## EXERCISE
Every line containing the word "this" needs to be found and copied.

## DATA ENTRIES
:::
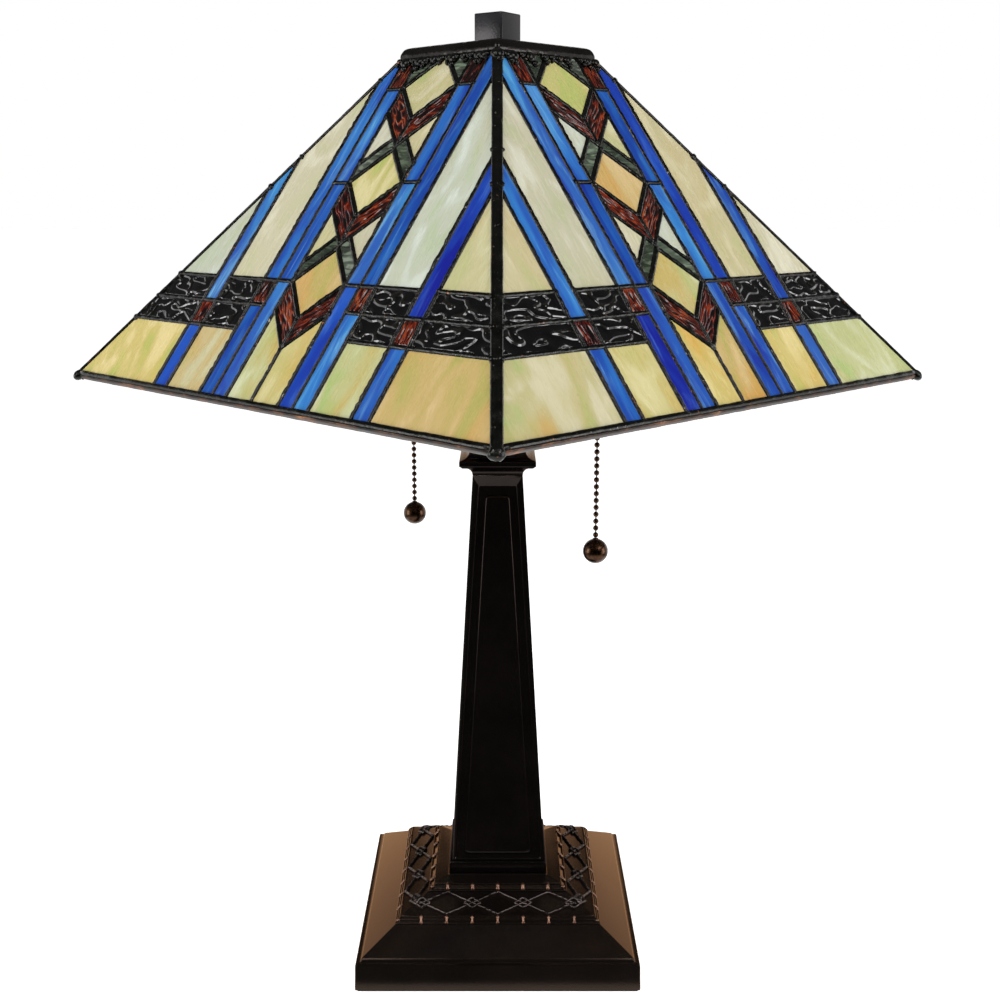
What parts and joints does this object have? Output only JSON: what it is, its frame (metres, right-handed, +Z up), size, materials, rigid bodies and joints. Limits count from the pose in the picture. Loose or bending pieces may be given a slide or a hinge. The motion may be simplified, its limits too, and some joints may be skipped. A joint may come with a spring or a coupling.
{
  "type": "stained glass table lamp",
  "caption": "Table lamp with a square pyramid stained glass shade, tapered square bronze stem, stepped base and pull chain sockets.",
  "frame": {"origin": "centre of the felt's underside, on the surface the lamp stands on", "axes": "+Z up; the base's front face looks towards -Y, and one corner of the shade points to -Y"},
  "size_m": [0.51, 0.51, 0.5625],
  "materials": {
    "dark_bronze": "dark oil-rubbed bronze with copper rub-through",
    "stem_bronze": "very dark glossy bronze",
    "dark_patina": "black patina over solder and came",
    "chain_bronze": "antique bronze",
    "brass": "lacquered brass",
    "steel": "zinc plated steel",
    "cast_iron": "raw casting",
    "felt": "dark felt",
    "black_plastic": "moulded phenolic",
    "insulator": "insulating fibre",
    "bulb_white": "soft white frosted bulb glass",
    "glass_cream": "opalescent cream, faint streaks",
    "glass_amber": "opalescent honey amber with green streaks",
    "glass_blue": "streaky royal to sky blue",
    "glass_red": "deep red ripple",
    "glass_green": "grey green, striated",
    "glass_black": "black, heavily rippled and glossy"
  },
  "bodies": {
    "root": {"base_felt": "felt", "base_shell": "dark_bronze", "base_weight": "cast_iron", "base_washer": "steel", "base_locknut": "brass", "cord_bushing": "black_plastic", "stem_foot": "stem_bronze", "stem_column": "stem_bronze", "stem_capital": "stem_bronze", "lamp_pipe": "steel", "capital_nut": "brass", "cluster_body": "dark_bronze", "riser_pipe": "steel", "shade_seat_nut": "brass", "shade_seat": "steel", "arm_left": "dark_bronze", "socket_cap_left": "brass", "socket_switch_left": "black_plastic", "socket_shell_left": "brass", "socket_liner_left": "insulator", "socket_screw_shell_left": "brass", "socket_contact_left": "brass", "chain_guide_left": "brass", "arm_right": "dark_bronze", "socket_cap_right": "brass", "socket_switch_right": "black_plastic", "socket_shell_right": "brass", "socket_liner_right": "insulator", "socket_screw_shell_right": "brass", "socket_contact_right": "brass", "chain_guide_right": "brass"},
    "bulb_left": {"bulb_base_left": "steel", "bulb_glass_left": "bulb_white"},
    "pull_left": {"pull_link_left": "chain_bronze"},
    "chain_left": {"pull_chain_left": "chain_bronze", "pull_ball_left": "chain_bronze"},
    "bulb_right": {"bulb_base_right": "steel", "bulb_glass_right": "bulb_white"},
    "pull_right": {"pull_link_right": "chain_bronze"},
    "chain_right": {"pull_chain_right": "chain_bronze", "pull_ball_right": "chain_bronze"},
    "shade": {"shade_cap": "dark_patina", "shade_crossbar": "brass", "glass_panel_right_back": "glass_cream", "glass_panel_left_back": "glass_cream", "glass_panel_left_front": "glass_cream", "glass_panel_right_front": "glass_cream", "came_lattice_right_back": "dark_patina", "came_lattice_left_back": "dark_patina", "came_lattice_left_front": "dark_patina", "came_lattice_right_front": "dark_patina", "rim_came_right_back": "dark_patina", "rim_came_left_back": "dark_patina", "rim_came_left_front": "dark_patina", "rim_came_right_front": "dark_patina", "hip_came_right": "dark_patina", "hip_came_back": "dark_patina", "hip_came_left": "dark_patina", "hip_came_front": "dark_patina"},
    "finial": {"finial": "dark_bronze"}
  },
  "joints": [
    {"name": "shade_turn", "type": "hinge", "parent": "root", "child": "shade", "pos_m": [0, 0, 0.5296], "axis": [0, 0, 1], "continuous": true},
    {"name": "finial_turn", "type": "hinge", "parent": "root", "child": "finial", "pos_m": [0, 0, 0.5445], "axis": [0, 0, 1], "continuous": true},
    {"name": "bulb_left_screw", "type": "hinge", "parent": "root", "child": "bulb_left", "pos_m": [-0.03542, 0.0309, 0.429], "axis": [0, 0, 1], "range_deg": [0, 720]},
    {"name": "pull_left_travel", "type": "slide", "parent": "root", "child": "pull_left", "axis": [0, 0, -1], "range_m": [0, 0.012], "stiffness_N_per_m": 800, "springref_m": -0.002},
    {"name": "chain_left_swing", "type": "hinge", "parent": "pull_left", "child": "chain_left", "pos_m": [-0.05396, 0.04983, 0.398], "axis": [-0.6997, 0.7145, 0], "range_deg": [-30, 30]},
    {"name": "bulb_right_screw", "type": "hinge", "parent": "root", "child": "bulb_right", "pos_m": [0.03542, -0.0309, 0.429], "axis": [0, 0, 1], "range_deg": [0, 720]},
    {"name": "pull_right_travel", "type": "slide", "parent": "root", "child": "pull_right", "axis": [0, 0, -1], "range_m": [0, 0.012], "stiffness_N_per_m": 800, "springref_m": -0.002},
    {"name": "chain_right_swing", "type": "hinge", "parent": "pull_right", "child": "chain_right", "pos_m": [0.05669, -0.0467, 0.398], "axis": [0.8028, -0.5962, 0], "range_deg": [-30, 30]}
  ]
}
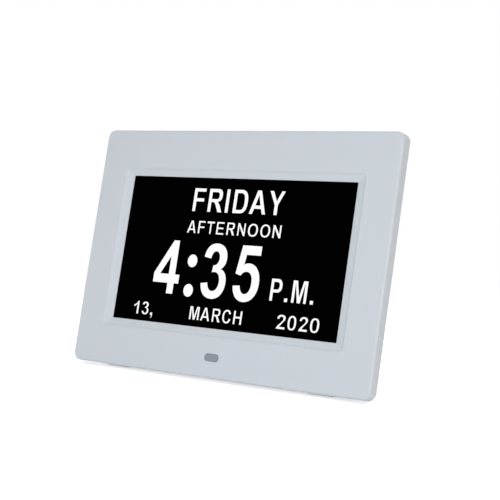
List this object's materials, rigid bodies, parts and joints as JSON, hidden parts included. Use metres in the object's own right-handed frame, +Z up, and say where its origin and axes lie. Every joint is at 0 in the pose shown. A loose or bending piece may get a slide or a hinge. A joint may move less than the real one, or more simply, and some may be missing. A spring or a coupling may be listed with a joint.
{
  "type": "dementia day clock",
  "caption": "Flat white tabletop day clock with a wide seven-inch screen, leaning back on a fold-out leg, with push buttons behind.",
  "frame": {"origin": "centre of the footprint on the floor, under the middle of the whole clock standing on its leg", "axes": "+Z up, +X to the right as seen from in front, screen facing -Y and leaning back 14.6 degrees"},
  "size_m": [0.2036, 0.0616, 0.1384],
  "materials": {
    "casing": "satin white moulding",
    "screen": "black polariser",
    "window": "smoked",
    "rubber": "matt",
    "steel": "plated",
    "glass": "clear",
    "film": "white film",
    "acrylic": "clear acrylic",
    "board": "solder mask",
    "black_plastic": "moulded",
    "white_plastic": "moulded",
    "washer": "nylon",
    "plated": "bright plating",
    "aluminium": "drawn can",
    "brass": "plated",
    "ferrite": "sintered",
    "paper": "pressed paper",
    "flex": "polyimide",
    "lead": "sleeve",
    "lamp": "lit white"
  },
  "bodies": {
    "casing": {"backlight_leds": "lamp", "backup_cell": "plated", "board_screws": "steel", "capacitors": "aluminium", "casing_feet": "rubber", "casing_screws": "steel", "cell_holder": "black_plastic", "clamp_bars": "steel", "clamp_screws": "steel", "crystal": "plated", "dc_jack": "black_plastic", "dc_jack_pin": "brass", "diffuser_films": "film", "flex_connector": "white_plastic", "front_bezel": "casing", "ir_board": "board", "ir_board_screws": "steel", "ir_lead": "lead", "ir_receiver": "black_plastic", "ir_window": "window", "key_board": "board", "key_board_screws": "steel", "key_lead": "white_plastic", "lcd_flex": "flex", "lcd_frame": "steel", "lcd_glass": "glass", "lcd_polariser": "screen", "lcd_tray": "steel", "led_strip": "film", "light_guide": "acrylic", "main_board": "board", "memory_chips": "black_plastic", "power_coil": "ferrite", "processor": "black_plastic", "rear_cover": "casing", "reflector_film": "film", "speaker_cone": "paper", "speaker_frame": "steel", "speaker_lead": "lead", "speaker_magnet": "ferrite", "speaker_screws": "steel", "stand_pin": "steel", "stand_washers": "washer", "tact_switches": "black_plastic", "wire_connectors": "white_plastic"},
    "stand": {"stand_leg": "casing", "stand_foot": "rubber"},
    "key_menu": {"button_menu": "casing", "plunger_menu": "black_plastic"},
    "key_up": {"button_up": "casing", "plunger_up": "black_plastic"},
    "key_down": {"button_down": "casing", "plunger_down": "black_plastic"},
    "key_left": {"button_left": "casing", "plunger_left": "black_plastic"},
    "key_right": {"button_right": "casing", "plunger_right": "black_plastic"},
    "key_exit": {"button_exit": "casing", "plunger_exit": "black_plastic"}
  },
  "joints": [
    {"name": "stand_hinge", "type": "hinge", "parent": "casing", "child": "stand", "pos_m": [0, 0.00728, 0.07955], "axis": [-1, 0, 0], "range_deg": [0, 30]},
    {"name": "press_menu", "type": "slide", "parent": "casing", "child": "key_menu", "axis": [0, -0.9676, 0.2524], "range_m": [0, 0.0004], "stiffness_N_per_m": 1000},
    {"name": "press_up", "type": "slide", "parent": "casing", "child": "key_up", "axis": [0, -0.9676, 0.2524], "range_m": [0, 0.0004], "stiffness_N_per_m": 1000},
    {"name": "press_down", "type": "slide", "parent": "casing", "child": "key_down", "axis": [0, -0.9676, 0.2524], "range_m": [0, 0.0004], "stiffness_N_per_m": 1000},
    {"name": "press_left", "type": "slide", "parent": "casing", "child": "key_left", "axis": [0, -0.9676, 0.2524], "range_m": [0, 0.0004], "stiffness_N_per_m": 1000},
    {"name": "press_right", "type": "slide", "parent": "casing", "child": "key_right", "axis": [0, -0.9676, 0.2524], "range_m": [0, 0.0004], "stiffness_N_per_m": 1000},
    {"name": "press_exit", "type": "slide", "parent": "casing", "child": "key_exit", "axis": [0, -0.9676, 0.2524], "range_m": [0, 0.0004], "stiffness_N_per_m": 1000}
  ]
}
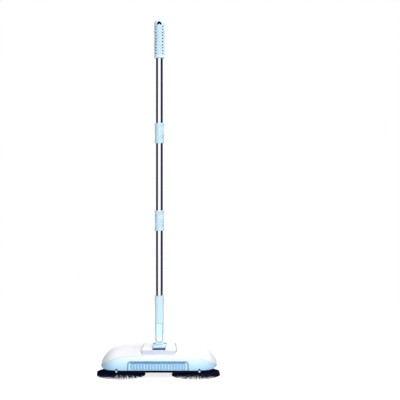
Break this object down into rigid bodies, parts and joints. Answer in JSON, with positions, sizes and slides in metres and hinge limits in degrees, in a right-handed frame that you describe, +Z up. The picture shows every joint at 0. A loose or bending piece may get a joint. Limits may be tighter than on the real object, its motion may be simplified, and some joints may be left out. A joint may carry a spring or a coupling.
{
  "type": "carpet sweeper",
  "caption": "Push-along carpet sweeper with a domed hood, spinning disc brushes, a roller brush, a pull-out dust drawer and a jointed pole handle.",
  "frame": {"origin": "centre of the footprint on the floor, under the middle of the bounding box", "axes": "-Y is the front with the brushes and the drawer, +X is to the right seen from the front, +Z is up along the pole"},
  "size_m": [0.333, 0.215, 0.9646],
  "materials": {
    "blue_plastic": "glossy moulded plastic, light blue",
    "white_plastic": "glossy moulded plastic, white",
    "drawer_plastic": "satin moulded plastic, mid blue",
    "black_plastic": "black moulded plastic",
    "bristle": "dark nylon filament",
    "chrome_steel": "polished steel tube",
    "plain_steel": "drawn steel rod",
    "gear_plastic": "natural acetal",
    "rubber": "black rubber"
  },
  "bodies": {
    "chassis": {"top_cover": "white_plastic", "front_fascia": "blue_plastic", "handle_mount": "white_plastic", "chassis_tray": "black_plastic", "tilt_pin": "plain_steel", "hood_clip_left": "blue_plastic", "hood_clip_right": "blue_plastic", "axle_bearing_left": "gear_plastic", "axle_bearing_right": "gear_plastic", "roller_bracket_left": "black_plastic", "roller_bracket_right": "black_plastic", "gear_carrier_left": "black_plastic", "gear_carrier_right": "black_plastic", "idler_pin_left": "plain_steel", "idler_pin_right": "plain_steel", "spindle_bush_left": "gear_plastic", "spindle_bush_right": "gear_plastic"},
    "drawer": {"drawer_front": "drawer_plastic", "dust_drawer": "drawer_plastic"},
    "axle": {"drive_axle": "plain_steel", "axle_gear": "gear_plastic", "wheel_hub_left": "gear_plastic", "wheel_hub_right": "gear_plastic", "tyre_left": "rubber", "tyre_right": "rubber", "crown_wheel_left": "gear_plastic", "crown_wheel_right": "gear_plastic"},
    "roller": {"roller_core": "black_plastic", "roller_bristles": "bristle", "roller_gear": "gear_plastic"},
    "transfer_left": {"transfer_shaft_left": "plain_steel", "crown_pinion_left": "gear_plastic", "transfer_gear_left": "gear_plastic"},
    "idler_left": {"idler_gear_left": "gear_plastic"},
    "brush_left": {"brush_spindle_left": "plain_steel", "brush_gear_left": "gear_plastic", "brush_hub_left": "black_plastic", "brush_bristles_left": "bristle"},
    "transfer_right": {"transfer_shaft_right": "plain_steel", "crown_pinion_right": "gear_plastic", "transfer_gear_right": "gear_plastic"},
    "idler_right": {"idler_gear_right": "gear_plastic"},
    "brush_right": {"brush_spindle_right": "plain_steel", "brush_gear_right": "gear_plastic", "brush_hub_right": "black_plastic", "brush_bristles_right": "bristle"},
    "pivot": {"pivot_block": "blue_plastic"},
    "pole": {"pole_socket": "blue_plastic", "socket_panel": "blue_plastic", "swing_pin": "plain_steel", "pivot_cap_front": "white_plastic", "pivot_cap_rear": "white_plastic", "pole_tube_lower": "chrome_steel", "pole_tube_middle": "chrome_steel", "pole_tube_upper": "chrome_steel", "connector_lower": "blue_plastic", "connector_upper": "blue_plastic", "connector_plug_lower": "gear_plastic", "connector_plug_upper": "gear_plastic", "handle_grip": "blue_plastic"}
  },
  "joints": [
    {"name": "handle_tilt", "type": "hinge", "parent": "chassis", "child": "pivot", "pos_m": [0, 0.0105, 0.068], "axis": [-1, 0, 0], "range_deg": [0, 55]},
    {"name": "handle_swing", "type": "hinge", "parent": "pivot", "child": "pole", "pos_m": [0, 0.0105, 0.09], "axis": [0, 1, 0], "range_deg": [-45, 45]},
    {"name": "drawer_slide", "type": "slide", "parent": "chassis", "child": "drawer", "axis": [0, -1, 0], "range_m": [0, 0.065]},
    {"name": "axle_spin", "type": "hinge", "parent": "chassis", "child": "axle", "pos_m": [0, 0.0485, 0.019], "axis": [1, 0, 0], "continuous": true},
    {"name": "roller_spin", "type": "hinge", "parent": "chassis", "child": "roller", "pos_m": [0, 0.026, 0.019], "axis": [1, 0, 0], "continuous": true},
    {"name": "transfer_spin_left", "type": "hinge", "parent": "chassis", "child": "transfer_left", "pos_m": [-0.1005, 0.0485, 0.0388], "axis": [0, 0, 1], "continuous": true},
    {"name": "idler_spin_left", "type": "hinge", "parent": "chassis", "child": "idler_left", "pos_m": [-0.1005, 0.0035, 0.0388], "axis": [0, 0, 1], "continuous": true},
    {"name": "brush_spin_left", "type": "hinge", "parent": "chassis", "child": "brush_left", "pos_m": [-0.1005, -0.0415, 0.005], "axis": [0, 0, 1], "continuous": true},
    {"name": "transfer_spin_right", "type": "hinge", "parent": "chassis", "child": "transfer_right", "pos_m": [0.1005, 0.0485, 0.0388], "axis": [0, 0, 1], "continuous": true},
    {"name": "idler_spin_right", "type": "hinge", "parent": "chassis", "child": "idler_right", "pos_m": [0.1005, 0.0035, 0.0388], "axis": [0, 0, 1], "continuous": true},
    {"name": "brush_spin_right", "type": "hinge", "parent": "chassis", "child": "brush_right", "pos_m": [0.1005, -0.0415, 0.005], "axis": [0, 0, 1], "continuous": true}
  ],
  "couplings": [
    {"joint": "roller_spin", "follows": "axle_spin", "ratio": -1.5},
    {"joint": "transfer_spin_left", "follows": "axle_spin", "ratio": 2},
    {"joint": "idler_spin_left", "follows": "axle_spin", "ratio": -1.3333},
    {"joint": "brush_spin_left", "follows": "axle_spin", "ratio": 2},
    {"joint": "transfer_spin_right", "follows": "axle_spin", "ratio": -2},
    {"joint": "idler_spin_right", "follows": "axle_spin", "ratio": 1.3333},
    {"joint": "brush_spin_right", "follows": "axle_spin", "ratio": -2}
  ]
}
:::
## EXERCISE RESULT
What parts and joints does this object have? Output only JSON: what it is, its frame (metres, right-handed, +Z up), size, materials, rigid bodies and joints. Limits count from the pose in the picture. Loose or bending pieces may be given a slide or a hinge. The motion may be simplified, its limits too, and some joints may be skipped. A joint may come with a spring or a coupling.
List this object's materials, rigid bodies, parts and joints as JSON, hidden parts included. Use metres in the object's own right-handed frame, +Z up, and say where its origin and axes lie. Every joint is at 0 in the pose shown. A loose or bending piece may get a slide or a hinge. A joint may move less than the real one, or more simply, and some may be missing. A spring or a coupling may be listed with a joint.
Break this object down into rigid bodies, parts and joints. Answer in JSON, with positions, sizes and slides in metres and hinge limits in degrees, in a right-handed frame that you describe, +Z up. The picture shows every joint at 0. A loose or bending piece may get a joint. Limits may be tighter than on the real object, its motion may be simplified, and some joints may be left out. A joint may carry a spring or a coupling.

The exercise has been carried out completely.